Delle precedenti regie Gareth Edwards riprende senz’altro quella capacità di far scivolare i contorni immaginifici delle storie con grande naturalezza, sui corpi e sulle azioni stesse dei personaggi. Il corredo di effetti speciali è in ogni caso ragguardevole, gestito anche bene, come si nota nelle grandi battaglie spaziali e in altre sequenze dai contorni catastrofici. Ma per il resto il cineasta sembra più interessato a lavorare per sottrazione, operando sulle reazioni emotive dei personaggi e su una più sottile ibridazione di generi differenti. Ciò si nota sin dalle primissime scene, quando il blitz degli Imperiali nella landa desolata dove Galen Erso si è ritirato a vivere con la propria famiglia può adombrare, nella composizione delle inquadrature come anche nel progressivo definirsi della situazione, una sorta di parafrasi western. Mentre la concezione in qualche modo orientaleggiante della Forza trova, più avanti, adeguata rappresentazione nel personaggio interpretato da Donnie Yen con riflessioni, movenze e stile di combattimento da wuxiapian proiettato nello Spazio. E piace anche, man mano che ci si avvicina all’epilogo, il tono sempre più crepuscolare di cui si ammanta la disperata ed eroica impresa tentata dai protagonisti.
Ai fan della saga piacerà forse meno, volendo essere del tutto onesti, l’appiattirsi su determinati livelli di alcune parti dello spettacolare confronto tra forze Imperiali e Ribelli, rispetto a una messa in scena probabilmente più curata e creativa, come quella proposta da J. J. Abrams nel precedente lungometraggio.
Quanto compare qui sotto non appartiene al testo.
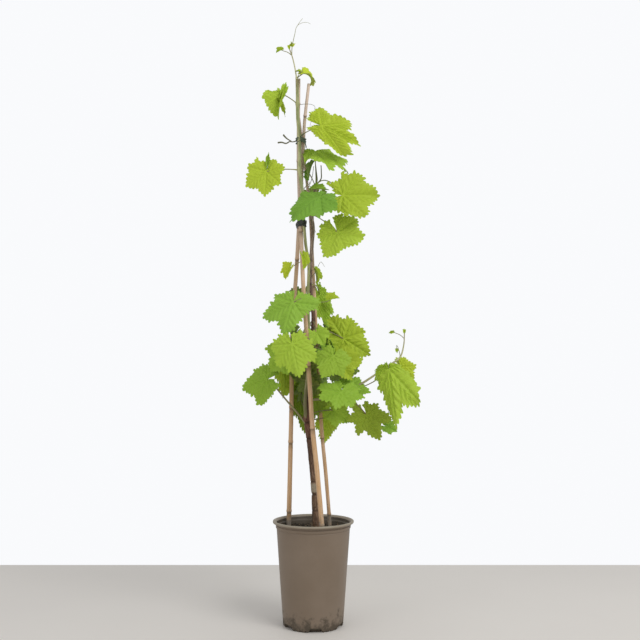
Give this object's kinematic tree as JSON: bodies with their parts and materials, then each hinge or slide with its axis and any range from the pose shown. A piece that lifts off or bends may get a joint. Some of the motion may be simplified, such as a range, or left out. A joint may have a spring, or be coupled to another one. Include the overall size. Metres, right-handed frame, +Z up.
{
  "type": "grapevine in a nursery pot",
  "caption": "Young grapevine in a tall round nursery pot, tied up a narrow tripod of bamboo canes, with lobed leaves in a dense lower tier, a sparse upper tier and a tendril at the tip.",
  "frame": {"origin": "centre of the pot's flat underside", "axes": "+Z up the plant, the plant's front towards -Y, +X to the right of a viewer who stands in front"},
  "size_m": [0.3699, 0.2169, 1.2614],
  "materials": {
    "pot_plastic": "satin taupe moulded plastic",
    "compost": "loose dark fibrous potting compost",
    "bamboo": "dry pale bamboo with darker rings at its nodes",
    "bark": "brown peeling vine bark",
    "green_stem": "smooth green young wood",
    "young_leaf": "soft yellow-green young leaf",
    "bright_leaf": "bright green leaf with paler veins",
    "mid_leaf": "mid green leaf with paler veins",
    "cool_leaf": "cool blue-green leaf with paler veins",
    "dark_leaf": "dark olive leaf",
    "tie_tape": "dark green plant tape"
  },
  "bodies": {
    "root": {"pot": "pot_plastic", "compost": "compost", "cane_left": "bamboo", "cane_front": "bamboo", "cane_back": "bamboo", "trunk": "bark", "arm": "bark", "leader": "green_stem", "growing_tip": "green_stem", "left_shoot": "green_stem", "right_shoot": "green_stem", "leaf_top_curled": "young_leaf", "leaf_top_left": "bright_leaf", "leaf_top_right": "young_leaf", "leaf_upper_left": "young_leaf", "leaf_saddle": "mid_leaf", "leaf_small_folded": "cool_leaf", "leaf_upper_right": "young_leaf", "leaf_over_canes": "cool_leaf", "leaf_ruffled": "mid_leaf", "leaf_under_right": "bright_leaf", "leaf_young_left": "young_leaf", "leaf_young_front": "young_leaf", "leaf_young_back": "young_leaf", "leaf_shoulder_left": "cool_leaf", "leaf_hanging_edge": "mid_leaf", "leaf_young_right": "young_leaf", "leaf_shoulder_right": "young_leaf", "leaf_front_left": "bright_leaf", "leaf_behind_left": "mid_leaf", "leaf_low_left": "mid_leaf", "leaf_behind_cane": "bright_leaf", "leaf_front_centre": "bright_leaf", "leaf_front_low": "mid_leaf", "leaf_middle_right": "young_leaf", "leaf_lowest": "bright_leaf", "leaf_low_shaded": "mid_leaf", "leaf_low_right": "dark_leaf", "leaf_low_right_small": "cool_leaf", "leaf_far_right": "bright_leaf", "leaf_far_right_young": "young_leaf", "leaf_centre_small": "mid_leaf", "leaf_inner_left": "dark_leaf", "leaf_inner_low": "dark_leaf", "leaf_right_edge": "mid_leaf", "leaf_inner_right": "dark_leaf", "leaf_back_top": "mid_leaf", "leaf_back_shoulder": "mid_leaf", "leaf_back_middle": "cool_leaf", "leaf_back_left": "bright_leaf", "leaf_back_right": "mid_leaf", "leaf_back_low": "cool_leaf", "tie_top": "tie_tape", "tie_middle": "tie_tape"}
  },
  "joints": []
}
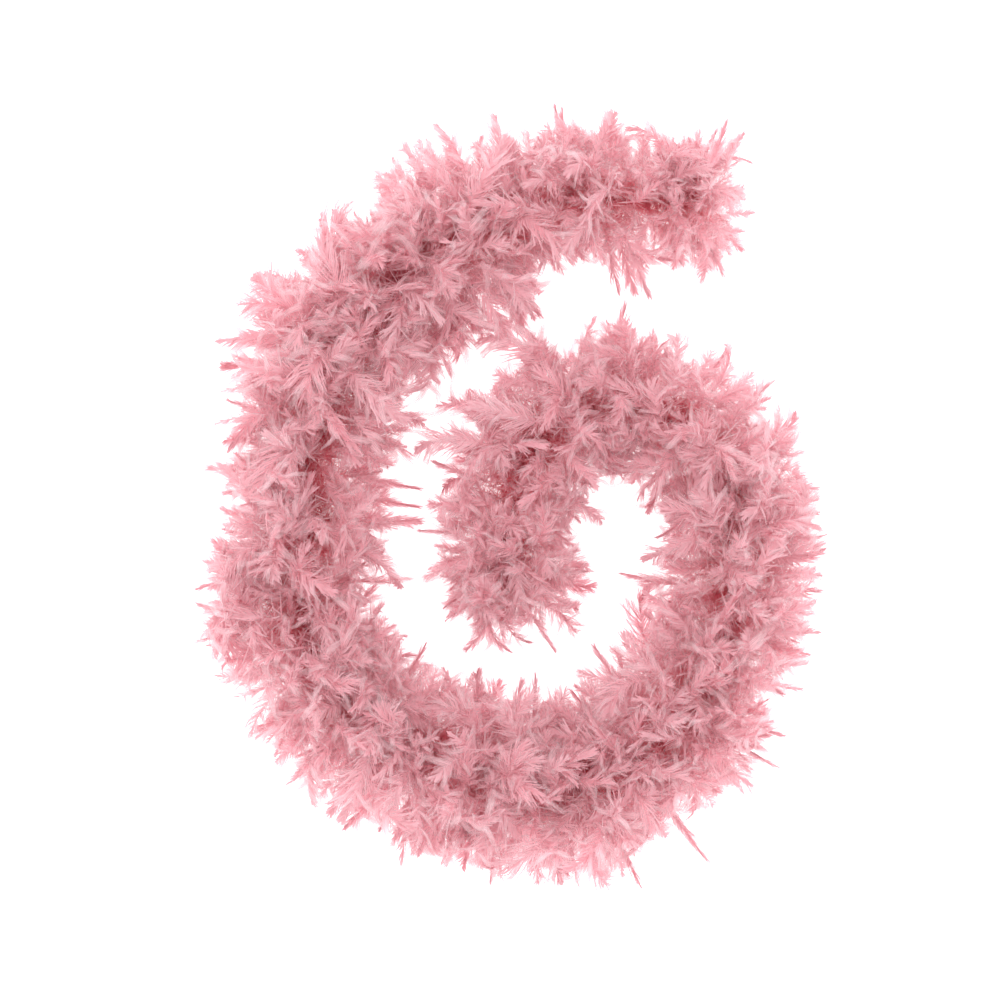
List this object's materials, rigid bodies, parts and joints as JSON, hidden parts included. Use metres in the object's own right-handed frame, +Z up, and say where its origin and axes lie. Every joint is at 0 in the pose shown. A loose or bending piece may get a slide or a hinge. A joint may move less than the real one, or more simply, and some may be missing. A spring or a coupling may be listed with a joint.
{
  "type": "feather boa",
  "caption": "Fluffy dyed feather boa: feathers bound in a spiral to a limp cord, laid in a loose curl, worn as a costume scarf.",
  "frame": {"origin": "middle of the boa's outline, on the surface it lies on", "axes": "+Z up from the table, +Y to the top of the curl where the outer arm starts, +X to the right, where the outer arm ends"},
  "size_m": [0.572, 0.7167, 0.1495],
  "materials": {
    "cord": "matte",
    "thread": "matte",
    "feathers": "matte"
  },
  "bodies": {
    "root": {"core_cord": "cord", "binding_thread": "thread", "end_knot_outer": "cord", "end_knot_inner": "cord", "feather_bunch_01": "feathers", "feather_bunch_02": "feathers", "feather_bunch_03": "feathers", "feather_bunch_04": "feathers", "feather_bunch_05": "feathers", "feather_bunch_06": "feathers", "feather_bunch_07": "feathers", "feather_bunch_08": "feathers", "feather_bunch_09": "feathers", "feather_bunch_10": "feathers", "feather_bunch_11": "feathers", "feather_bunch_12": "feathers", "feather_bunch_13": "feathers", "feather_bunch_14": "feathers", "feather_bunch_15": "feathers", "feather_bunch_16": "feathers", "feather_bunch_17": "feathers", "feather_bunch_18": "feathers", "feather_bunch_19": "feathers", "feather_bunch_20": "feathers", "feather_bunch_21": "feathers", "feather_bunch_22": "feathers", "feather_bunch_23": "feathers", "feather_bunch_24": "feathers", "feather_bunch_25": "feathers"}
  },
  "joints": []
}
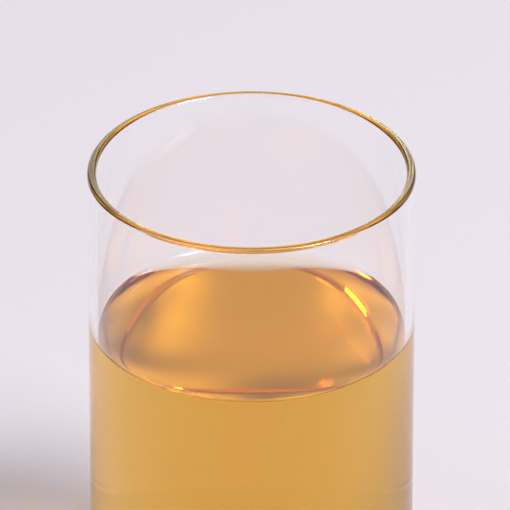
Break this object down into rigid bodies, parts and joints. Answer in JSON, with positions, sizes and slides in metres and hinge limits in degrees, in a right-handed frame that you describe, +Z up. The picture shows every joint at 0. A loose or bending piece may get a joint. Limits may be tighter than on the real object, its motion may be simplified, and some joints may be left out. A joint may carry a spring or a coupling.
{
  "type": "glass cup of tea",
  "caption": "Straight-sided clear drinking glass with a full-round rim and a flat bottom with a small heel radius, about two thirds full of clear amber tea that climbs slightly at the wall.",
  "frame": {"origin": "centre of the foot, on the surface that the glass stands on", "axes": "+Z up along the glass's axis; the glass is round, so +X and +Y are free"},
  "size_m": [0.076, 0.076, 0.127],
  "materials": {
    "clear_glass": "clear and colourless, fire-polished",
    "tea": "clear amber liquid"
  },
  "bodies": {
    "root": {"glass": "clear_glass", "tea": "tea"}
  },
  "joints": []
}
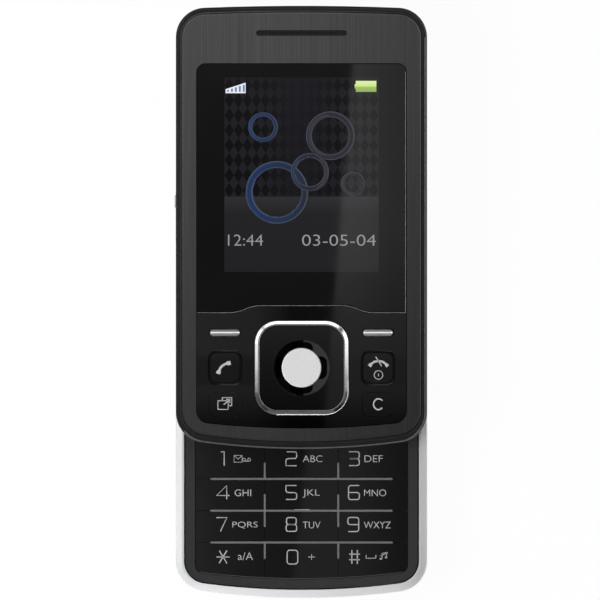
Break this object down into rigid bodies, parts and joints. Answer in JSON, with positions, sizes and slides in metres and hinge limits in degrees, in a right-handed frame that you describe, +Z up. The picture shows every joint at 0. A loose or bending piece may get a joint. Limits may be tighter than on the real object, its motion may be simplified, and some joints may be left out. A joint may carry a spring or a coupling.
{
  "type": "slide phone",
  "caption": "Pocket phone in two halves: a display and control half that slides up on rails off a keypad half with a battery cover; all keys travel.",
  "frame": {"origin": "middle of the lower half's flat back, where the phone rests", "axes": "+X across the width, +Y along the length towards the earpiece, +Z up out of the front; the phone is drawn open, lying on its back"},
  "size_m": [0.0474, 0.111, 0.0141],
  "materials": {
    "silver_band": "satin",
    "black_rim": "gloss",
    "brushed_dark": "satin",
    "bezel_dark": "satin",
    "window_black": "gloss",
    "panel_black": "gloss",
    "key_black": "satin",
    "mat_grey": "matte",
    "chrome": "polished",
    "select_silver": "satin",
    "side_key": "satin",
    "back_black": "matte",
    "tray_black": "satin",
    "steel": "satin",
    "screw_steel": "satin",
    "rail_plastic": "matte",
    "inner_plastic": "matte",
    "board_green": "satin",
    "part_black": "matte",
    "part_metal": "satin",
    "battery_label": "satin",
    "lens_glass": "gloss",
    "display_glass": "gloss",
    "light_guide": "matte",
    "flex_amber": "satin"
  },
  "bodies": {
    "base": {"lower_frame": "silver_band", "rear_housing": "back_black", "keypad_bezel": "bezel_dark", "mid_frame": "inner_plastic", "main_board": "board_green", "shield_cans": "part_metal", "battery": "battery_label", "sim_holder": "part_metal", "camera_module": "part_black", "camera_window": "lens_glass", "loudspeaker": "part_black", "antenna": "inner_plastic", "vibration_motor": "part_metal", "system_connector": "part_metal", "microphone": "part_black", "base_screws": "screw_steel", "keypad_mat": "mat_grey", "key_domes": "steel", "guide_plate": "steel", "guide_rails": "rail_plastic", "assist_spring": "steel", "flex_cable": "flex_amber"},
    "slide": {"slide_plate": "steel", "slide_screws": "screw_steel", "slide_back_cover": "tray_black", "upper_rim": "black_rim", "front_plate": "brushed_dark", "display_window": "window_black", "control_panel": "panel_black", "upper_keymat": "mat_grey", "key_board": "board_green", "lcd_backlight": "light_guide", "lcd_glass": "display_glass", "ear_speaker": "part_black", "ear_grille": "part_black", "slide_chassis": "inner_plastic"},
    "key_1": {"key_1": "key_black"},
    "key_2": {"key_2": "key_black"},
    "key_3": {"key_3": "key_black"},
    "key_4": {"key_4": "key_black"},
    "key_5": {"key_5": "key_black"},
    "key_6": {"key_6": "key_black"},
    "key_7": {"key_7": "key_black"},
    "key_8": {"key_8": "key_black"},
    "key_9": {"key_9": "key_black"},
    "key_star": {"key_star": "key_black"},
    "key_0": {"key_0": "key_black"},
    "key_hash": {"key_hash": "key_black"},
    "softkey_left": {"softkey_left": "chrome"},
    "softkey_right": {"softkey_right": "chrome"},
    "call_key": {"call_key": "panel_black"},
    "end_key": {"end_key": "panel_black"},
    "activity_key": {"activity_key": "panel_black"},
    "clear_key": {"clear_key": "panel_black"},
    "select_key": {"select_key": "select_silver"},
    "nav_gimbal": {"nav_pivot": "part_black"},
    "nav": {"nav_pad": "panel_black", "nav_ring": "chrome"},
    "volume_key": {"volume_key": "side_key"},
    "battery_cover": {"battery_cover": "back_black"}
  },
  "joints": [
    {"name": "slide_travel", "type": "slide", "parent": "base", "child": "slide", "axis": [0, -1, 0], "range_m": [0, 0.028], "deforming": ["assist_spring", "flex_cable"]},
    {"name": "key_1_press", "type": "slide", "parent": "base", "child": "key_1", "axis": [0, 0, -1], "range_m": [0, 0.00025], "stiffness_N_per_m": 400},
    {"name": "key_2_press", "type": "slide", "parent": "base", "child": "key_2", "axis": [0, 0, -1], "range_m": [0, 0.00025], "stiffness_N_per_m": 400},
    {"name": "key_3_press", "type": "slide", "parent": "base", "child": "key_3", "axis": [0, 0, -1], "range_m": [0, 0.00025], "stiffness_N_per_m": 400},
    {"name": "key_4_press", "type": "slide", "parent": "base", "child": "key_4", "axis": [0, 0, -1], "range_m": [0, 0.00025], "stiffness_N_per_m": 400},
    {"name": "key_5_press", "type": "slide", "parent": "base", "child": "key_5", "axis": [0, 0, -1], "range_m": [0, 0.00025], "stiffness_N_per_m": 400},
    {"name": "key_6_press", "type": "slide", "parent": "base", "child": "key_6", "axis": [0, 0, -1], "range_m": [0, 0.00025], "stiffness_N_per_m": 400},
    {"name": "key_7_press", "type": "slide", "parent": "base", "child": "key_7", "axis": [0, 0, -1], "range_m": [0, 0.00025], "stiffness_N_per_m": 400},
    {"name": "key_8_press", "type": "slide", "parent": "base", "child": "key_8", "axis": [0, 0, -1], "range_m": [0, 0.00025], "stiffness_N_per_m": 400},
    {"name": "key_9_press", "type": "slide", "parent": "base", "child": "key_9", "axis": [0, 0, -1], "range_m": [0, 0.00025], "stiffness_N_per_m": 400},
    {"name": "key_star_press", "type": "slide", "parent": "base", "child": "key_star", "axis": [0, 0, -1], "range_m": [0, 0.00025], "stiffness_N_per_m": 400},
    {"name": "key_0_press", "type": "slide", "parent": "base", "child": "key_0", "axis": [0, 0, -1], "range_m": [0, 0.00025], "stiffness_N_per_m": 400},
    {"name": "key_hash_press", "type": "slide", "parent": "base", "child": "key_hash", "axis": [0, 0, -1], "range_m": [0, 0.00025], "stiffness_N_per_m": 400},
    {"name": "softkey_left_press", "type": "slide", "parent": "slide", "child": "softkey_left", "axis": [0, 0, -1], "range_m": [0, 0.00025], "stiffness_N_per_m": 400},
    {"name": "softkey_right_press", "type": "slide", "parent": "slide", "child": "softkey_right", "axis": [0, 0, -1], "range_m": [0, 0.00025], "stiffness_N_per_m": 400},
    {"name": "call_key_press", "type": "slide", "parent": "slide", "child": "call_key", "axis": [0, 0, -1], "range_m": [0, 0.00025], "stiffness_N_per_m": 400},
    {"name": "end_key_press", "type": "slide", "parent": "slide", "child": "end_key", "axis": [0, 0, -1], "range_m": [0, 0.00025], "stiffness_N_per_m": 400},
    {"name": "activity_key_press", "type": "slide", "parent": "slide", "child": "activity_key", "axis": [0, 0, -1], "range_m": [0, 0.00025], "stiffness_N_per_m": 400},
    {"name": "clear_key_press", "type": "slide", "parent": "slide", "child": "clear_key", "axis": [0, 0, -1], "range_m": [0, 0.00025], "stiffness_N_per_m": 400},
    {"name": "select_key_press", "type": "slide", "parent": "slide", "child": "select_key", "axis": [0, 0, -1], "range_m": [0, 0.00025], "stiffness_N_per_m": 400},
    {"name": "nav_tilt_up_down", "type": "hinge", "parent": "slide", "child": "nav_gimbal", "pos_m": [0, 0.0018, 0.01277], "axis": [1, 0, 0], "range_deg": [-1.2, 1.2], "stiffness_Nm_per_rad": 0.3},
    {"name": "nav_tilt_left_right", "type": "hinge", "parent": "nav_gimbal", "child": "nav", "pos_m": [0, 0.0018, 0.01277], "axis": [0, 1, 0], "range_deg": [-1.2, 1.2], "stiffness_Nm_per_rad": 0.3},
    {"name": "volume_rock", "type": "hinge", "parent": "base", "child": "volume_key", "pos_m": [-0.0214, 0.03, 0.0048], "axis": [0, 0, 1], "range_deg": [-2.5, 2.5], "stiffness_Nm_per_rad": 0.3},
    {"name": "cover_slide", "type": "slide", "parent": "base", "child": "battery_cover", "axis": [0, -1, 0], "range_m": [0, 0.005]}
  ]
}
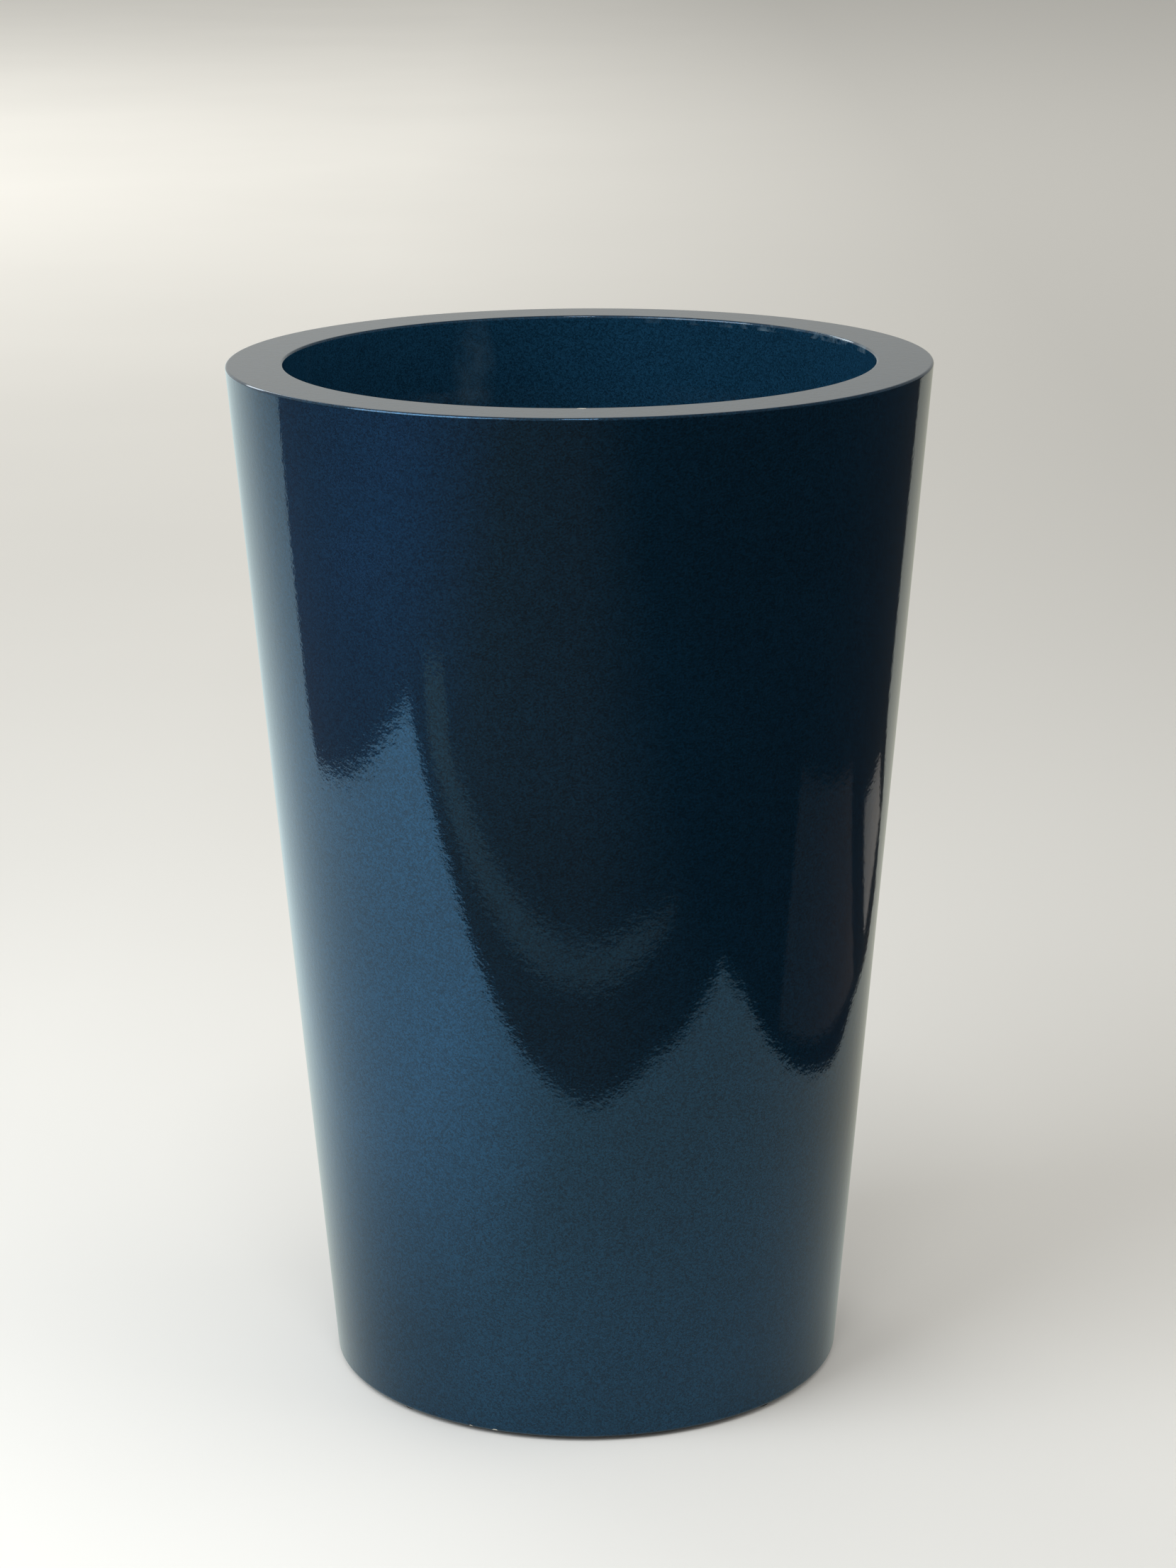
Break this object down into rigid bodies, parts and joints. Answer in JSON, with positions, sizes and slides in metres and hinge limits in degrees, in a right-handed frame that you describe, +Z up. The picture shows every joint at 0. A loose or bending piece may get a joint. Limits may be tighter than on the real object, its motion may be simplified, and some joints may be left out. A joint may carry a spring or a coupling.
{
  "type": "plastic planter",
  "caption": "Tall round tapered floor planter with a flat rim, a planting liner that lifts out by folding handles, a soil grid, a water tray and a drain plug.",
  "frame": {"origin": "centre of the base, on the floor", "axes": "+Z up along the planter's axis, from the base to the rim; the two handles lie at +X and -X"},
  "size_m": [0.3496, 0.3495, 0.522],
  "materials": {
    "gloss_shell": "high gloss lacquer",
    "black_plastic": "moulded satin",
    "grey_plastic": "moulded satin",
    "rubber": "matt",
    "steel": "zinc plated"
  },
  "bodies": {
    "shell": {"shell": "gloss_shell", "base_tray": "black_plastic", "tray_screws": "steel", "foot_pad_1": "rubber", "foot_pad_2": "rubber", "foot_pad_3": "rubber", "foot_pad_4": "rubber"},
    "drain_plug": {"drain_plug": "grey_plastic", "plug_washer": "rubber"},
    "liner": {"liner": "black_plastic"},
    "soil_grid": {"soil_grid": "grey_plastic"},
    "handle_right": {"handle_right": "grey_plastic"},
    "handle_left": {"handle_left": "grey_plastic"}
  },
  "joints": [
    {"name": "liner_lift", "type": "slide", "parent": "shell", "child": "liner", "axis": [0, 0, 1], "range_m": [0, 0.38]},
    {"name": "grid_lift", "type": "slide", "parent": "liner", "child": "soil_grid", "axis": [0, 0, 1], "range_m": [0, 0.35]},
    {"name": "plug_pull", "type": "slide", "parent": "shell", "child": "drain_plug", "axis": [0, 0, 1], "range_m": [0, 0.06]},
    {"name": "handle_right_fold", "type": "hinge", "parent": "liner", "child": "handle_right", "pos_m": [0.11115, 0, 0.4581], "axis": [0, -1, 0], "range_deg": [0, 90]},
    {"name": "handle_left_fold", "type": "hinge", "parent": "liner", "child": "handle_left", "pos_m": [-0.11115, 0, 0.4581], "axis": [0, 1, 0], "range_deg": [0, 90]}
  ]
}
E anche gli eventuali sottotesti, relativi al contrasto di natura politica tra l’estremista Saw Gerrera e il resto della Ribellione, potevano essere espressi un po’ meglio. Ma sono comunque piccole sfumature di un discorso filmico che in linea di massima regge benissimo. E le modalità talmente maestose con cui il leggendario Darth Vader si riapproprierà del centro della scena, più o meno verso la fine, riallacciando in modo imperioso (e imperiale) i contenuti di questo racconto con quanto ci è già noto grazie a Star Wars: Episodio IV – Una nuova speranza, rappresentano la classica ciliegina sulla torta. Questa impennata finale marchiata dal rosso bagliore di una spada laser, oltre a risultare filologicamente corretta, riesce così a riportare la saga nella dimensione mitopoietica che le appartiene.